Nunca vejo utopias nessas coisas. Exploro sempre aquilo que pode ser o cantar ou a tradição oral da língua portuguesa. Tanto que o ano passado fui ao Japão gravar japoneses que cantam música portuguesa. Tento fazer isso em todo o lado. Este ano, por exemplo, tinha previsto ir a Goa fazer o mesmo. Vejo essa possibilidade como uma continuação da linha que «A música portuguesa a gostar dela própria» já tem.
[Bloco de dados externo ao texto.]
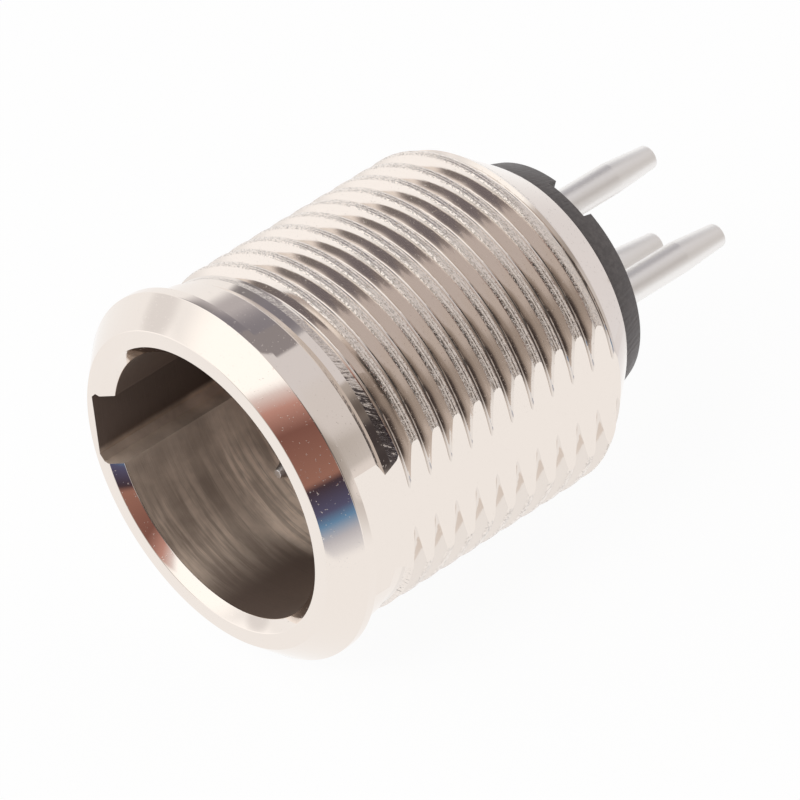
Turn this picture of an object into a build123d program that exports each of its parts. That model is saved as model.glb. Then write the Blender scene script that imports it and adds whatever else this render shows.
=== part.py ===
from build123d import *
import math
import os

# Miniature three-contact panel connector, male, with a threaded barrel.
# Millimetres. The axis is Y: the open mouth faces -Y and the tails of the contacts point to +Y.
# Y = 0 is the seat of the flange, the face that lies on the panel.
# The keyway of the socket is on -X and the flat of the barrel on +X.

# driving sizes of the shell
thread_major_diameter = 10.95
thread_depth = 0.385
flat_from_axis = 5.03
flange_diameter = 11.75
flange_thickness = 1.18
flange_rim_thickness = 0.34
face_outer_diameter = 10.16
bore_diameter = 8.51
mouth_chamfer = 0.315
neck_length = 1.03
relief_depth = 0.19
relief_fall_length = 0.28
relief_floor_length = 0.49
relief_exit_depth = 0.105
relief_exit_length = 0.13
barrel_length = 9.75
barrel_corner_radius = 0.70
lip_length = 2.15
lip_edge_diameter = 7.52
lip_thickness = 0.55
socket_depth = 8.09
pocket_wall_below_root = 0.49
keyway_width = 2.42
keyway_floor_from_axis = 4.77
keyway_corner = 0.18

# driving sizes of the insulator
pocket_clearance = 0.03
lip_clearance = 0.04
boss_diameter = 7.32
boss_height_above_lip = 0.53
boss_notch_depth = 0.33
boss_notch_radial = 0.85
boss_notch_width = 1.50
boss_notch_angle = 69.5

# driving sizes of the contacts
contact_count = 3
contact_diameter = 1.00
contact_grip_diameter = 1.40
contact_circle_diameter = 3.64
contact_recess = 3.25
contact_tip_diameter = 0.28
contact_nose_length = 0.80
contact_nose_fillet = 0.60
tail_length = 4.78
tail_taper_length = 1.60
tail_end_diameter = 0.74

# radii and stations along the axis
thread_radius = thread_major_diameter / 2
flange_radius = flange_diameter / 2
face_outer_radius = face_outer_diameter / 2
bore_radius = bore_diameter / 2
mouth_radius = bore_radius + mouth_chamfer
pocket_radius = thread_radius - thread_depth - pocket_wall_below_root
insulator_radius = pocket_radius - pocket_clearance
lip_edge_radius = lip_edge_diameter / 2
boss_radius = boss_diameter / 2
lip_bore_radius = boss_radius + lip_clearance
contact_radius = contact_diameter / 2
contact_grip_radius = contact_grip_diameter / 2
contact_circle_radius = contact_circle_diameter / 2

front_y = -flange_thickness
shoulder_y = front_y + socket_depth
relief_floor_y = neck_length + relief_fall_length
relief_exit_y = relief_floor_y + relief_floor_length
thread_start_y = relief_exit_y + relief_exit_length
lip_end_y = barrel_length + lip_length
boss_end_y = lip_end_y + boss_height_above_lip
contact_tip_y = front_y + contact_recess
tail_end_y = boss_end_y + tail_length

# the lip is a cone outside and the same cone, one lip thickness deeper, inside
lip_angle = math.atan2(thread_radius - lip_edge_radius, lip_length)
lip_depth_along_axis = lip_thickness / math.sin(lip_angle)


def lip_inside_y(radius):
    """Station at which the inner cone of the lip reaches this radius."""
    outside_y = barrel_length + (thread_radius - radius) / math.tan(lip_angle)
    return outside_y - lip_depth_along_axis


# shell: one turned piece with the flange, the barrel and the lip that is rolled over the insulator
with BuildPart() as shell:
    with BuildSketch(Plane.XY) as shell_profile:
        with BuildLine():
            Polyline(
                (bore_radius, front_y + mouth_chamfer),
                (mouth_radius, front_y),
                (face_outer_radius, front_y),
                (flange_radius, -flange_rim_thickness),
                (flange_radius, 0.0),
                (thread_radius, 0.0),
                (thread_radius, neck_length),
                (thread_radius - relief_depth, relief_floor_y),
                (thread_radius - relief_exit_depth, relief_exit_y),
                (thread_radius, thread_start_y),
                (thread_radius, barrel_length),
                (lip_edge_radius, lip_end_y),
                (lip_bore_radius, lip_end_y),
                (lip_bore_radius, lip_inside_y(lip_bore_radius)),
                (pocket_radius, lip_inside_y(pocket_radius)),
                (pocket_radius, shoulder_y),
                (bore_radius, shoulder_y),
                close=True,
            )
        make_face()
        barrel_corner = shell_profile.vertices().sort_by_distance((thread_radius, barrel_length))[0]
        fillet(barrel_corner, barrel_corner_radius)
    revolve(axis=Axis.Y)
    # flat milled along the barrel, from the seat of the flange to the lip
    with BuildSketch(Plane.XY):
        with Locations((flat_from_axis, 0.0)):
            Rectangle(flange_radius, lip_end_y, align=(Align.MIN, Align.MIN))
    extrude(amount=flange_radius, both=True, mode=Mode.SUBTRACT)
    # keyway from the front face to the shoulder, with its two inner corners bevelled
    with BuildSketch(Plane.XZ.offset(-shoulder_y)) as keyway:
        Rectangle(keyway_floor_from_axis, keyway_width, align=(Align.MAX, Align.CENTER))
        chamfer(keyway.vertices().group_by(Axis.X)[0], keyway_corner)
    extrude(amount=socket_depth, mode=Mode.SUBTRACT)
shell.part.label = "shell"

# insulator: one moulding between the shoulder and the lip, with a boss that stands out of the lip
with BuildPart() as insulator:
    with BuildSketch(Plane.XY):
        with BuildLine():
            Polyline(
                (0.0, shoulder_y),
                (insulator_radius, shoulder_y),
                (insulator_radius, lip_inside_y(insulator_radius)),
                (boss_radius, lip_inside_y(boss_radius)),
                (boss_radius, boss_end_y),
                (0.0, boss_end_y),
                close=True,
            )
        make_face()
    revolve(axis=Axis.Y)
    # notch in the rear edge of the boss
    with BuildSketch(Plane.XZ.offset(-boss_end_y)):
        with Locations(Rotation(0, 0, boss_notch_angle)):
            with Locations((boss_radius - boss_notch_radial, 0.0)):
                Rectangle(boss_radius, boss_notch_width, align=(Align.MIN, Align.CENTER))
    extrude(amount=boss_notch_depth, mode=Mode.SUBTRACT)
    # one hole for the grip of each contact
    with BuildSketch(Plane.XZ.offset(-boss_end_y)):
        with PolarLocations(contact_circle_radius, contact_count):
            Circle(contact_grip_radius)
    extrude(amount=boss_end_y - shoulder_y, mode=Mode.SUBTRACT)
insulator.part.label = "insulator"

os.makedirs("parts", exist_ok=True)
export_step(shell.part, "parts/shell.step")
export_step(insulator.part, "parts/insulator.step")

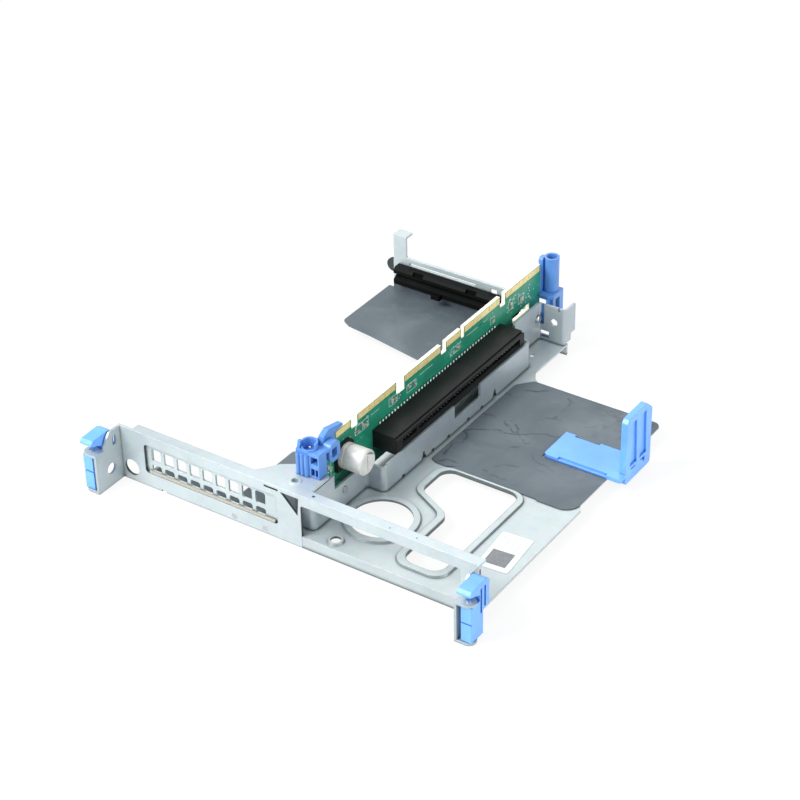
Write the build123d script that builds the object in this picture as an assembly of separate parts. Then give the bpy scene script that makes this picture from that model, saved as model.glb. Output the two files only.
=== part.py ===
"""Riser cage for a low server: folded sheet tray and rear wall, riser board with
one long card slot, plastic guides, latches and a sliding card support.

Working axes, in millimetres: X runs along the rear wall and is zero on the
component face of the riser board, Y runs along the board away from the rear
wall and is zero on the wall's outer face, Z is up and is zero on the tray.
Every piece is moved at the end so that the origin lies on the axis of the
rimmed datum hole, level with the top of the tray.
"""
import os
from build123d import *

# Length of the riser board; the far end of the cage follows it
BOARD_BACK = 168.0
BRACKET_BACK = BOARD_BACK - 6.5
TRAY_END = BRACKET_BACK + 1.5

# Sheet metal
SHEET = 1.0
BEND = 1.6
LIP_DROP = 5.0
FIT_GAP = 0.1
SHARP = 0.55

# Tray outline
TRAY_RIGHT = 78.0
TRAY_STEP_Y = 67.0
TRAY_RIGHT_BACK = 76.0
TRAY_BACK = 130.0
TRAY_LEFT = -3.0
STRIP_RIGHT = 16.5
CORNER_LEFT = -32.0
CORNER_BACK = 42.0
SHELF_LEFT = -69.0
SHELF_BACK = 9.0
STRIP_HOLE_X = 8.8
STRIP_HOLE_Y = BRACKET_BACK - 13.6
STRIP_HOLE_R = 1.2
FOOT_RELIEFS = (50.2, 70.1, 80.9, 94.9, 104.5)
FOOT_NICKS = (64.0, 113.9)

# Datum hole with its raised rim
HOLE_X = 14.2
HOLE_Y = 4.3
HOLE_R = 2.0
HOLE_RIM_R = 3.3
RIM_RISE = 0.8

# Beaded cut-outs of the tray
ROUND_X = 20.7
ROUND_Y = 23.6
ROUND_R = 11.6
BEAD = 2.9
BOOT_LEFT = 22.8
BOOT_RIGHT = 55.8
BOOT_HEEL = 39.5
BOOT_FRONT = 7.5
BOOT_BACK = 62.9
BOOT_BACK_BEAD = 0.9
BOOT_KINK_Y0 = 38.0
BOOT_KINK_Y1 = 46.5

# Folded board bracket
BRACKET_X = 4.5
SUPPORT_X = 12.3
BRACKET_FRONT = 5.0
SUPPORT_Y0 = 38.0
SUPPORT_Y1 = 141.0
EAR_X = 16.8
EAR_LENGTH = 6.6
BRACKET_TOP = 16.6
LOW_TOP = 10.5
LOW_Y0 = 18.0
SUPPORT_TOP = 11.4
FOOT_BACK = 5.0
NOTCH_Y0 = 85.3
NOTCH_Y1 = 103.6
NOTCH_TOP = 5.5
REAR_HOLE_X = 11.2
REAR_HOLE_Z = 9.4
REAR_HOLE_R = 1.7

# Rear wall
WALL_LEFT = -81.0
WALL_RIGHT = 77.0
WALL_TOP = 18.0
FLANGE_DEPTH = 4.2
EAR_REACH = 14.4
EAR_STEP_Y = -9.6
EAR_STEP_Z = 12.0
WINDOW_X0 = 2.4
WINDOW_X1 = 69.5
WINDOW_Z1 = 13.5
FILLER_X0 = -69.0
FILLER_X1 = -8.0
FILLER_Z0 = 1.2
FILLER_Z1 = 13.6
GUSSET_X0 = -21.5
V_NOTCH = [(-6.4, 16.2), (1.0, 8.6), (1.6, 16.2)]
GUSSET_BACK = 15.5
GUSSET_HOLE_X = -4.3
GUSSET_HOLE_Y = 6.4
GUSSET_HOLE_R = 1.3

# Blank filler and gasket
FILLER_SHEET = 0.8
FILLER_SETBACK = 1.2
VENT_COLUMNS = 9
VENT_PITCH = 6.0
VENT_WIDTH = 4.5
VENT_CORNER = 0.6
GASKET_HEIGHT = 1.1

# Riser board
BOARD_THICK = 1.6
BOARD_FRONT = 16.2
BOARD_BOTTOM = 2.6
BOARD_SHOULDER = 26.9
BOARD_TOP = 29.4
FINGER_START = 25.5
KEYS = [
    (35.5, 39.3, 4.3), (64.5, 69.8, 5.6), (94.9, 98.4, 4.3), (109.0, 111.1, 4.3), (137.4, 141.1, 5.0),
]
FINGER_END = 0.5
FINGER_HEIGHT = 3.4
FINGER_DROP = 0.25
FINGER_SKIN = 0.05
BOARD_SLOT_Y0 = BRACKET_BACK - 14.5
BOARD_SLOT_Y1 = BRACKET_BACK - 1.7
BOARD_SLOT_Z0 = 12.6
BOARD_SLOT_Z1 = 15.6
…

Já te ouvi dizer que te sentes iberista. Para ti, é mais forte e evidente a ligação com a cultura ibérica do que com a cultura lusófona? Ou seja, sentes-te mais próximo da Andaluzia, da Catalunha, do que da Guiné-Bissau ou Timor?
Acho que qualquer português tem de aceitar que é uma mistura de muitas coisas. Em Portugal, sempre conviveram muitos povos e estiveram cá durante muito tempo. Os Árabes estiveram aqui 900 anos, mas o importante é tudo aquilo que eles deixaram ficar e ainda está presente no que fazemos. Fomos contaminados por muitas culturas. Somos uma soma de várias coisas, e por isso não me sinto mais iberista que lusófono. Também não me sinto mais europeu, africano ou americano, sinto-me uma soma de várias coisas. Vivi em Lisboa e agora vivo em Serpins, e nem por isso digo que sou da Lousã. Vivia em Lisboa e não me sentia dali, sinto-me do país todo. Quando estava no Japão a ouvir um japonês cantar em português, sentia-me tão próximo dele como de uma velhinha daqui a cantar uma modinha.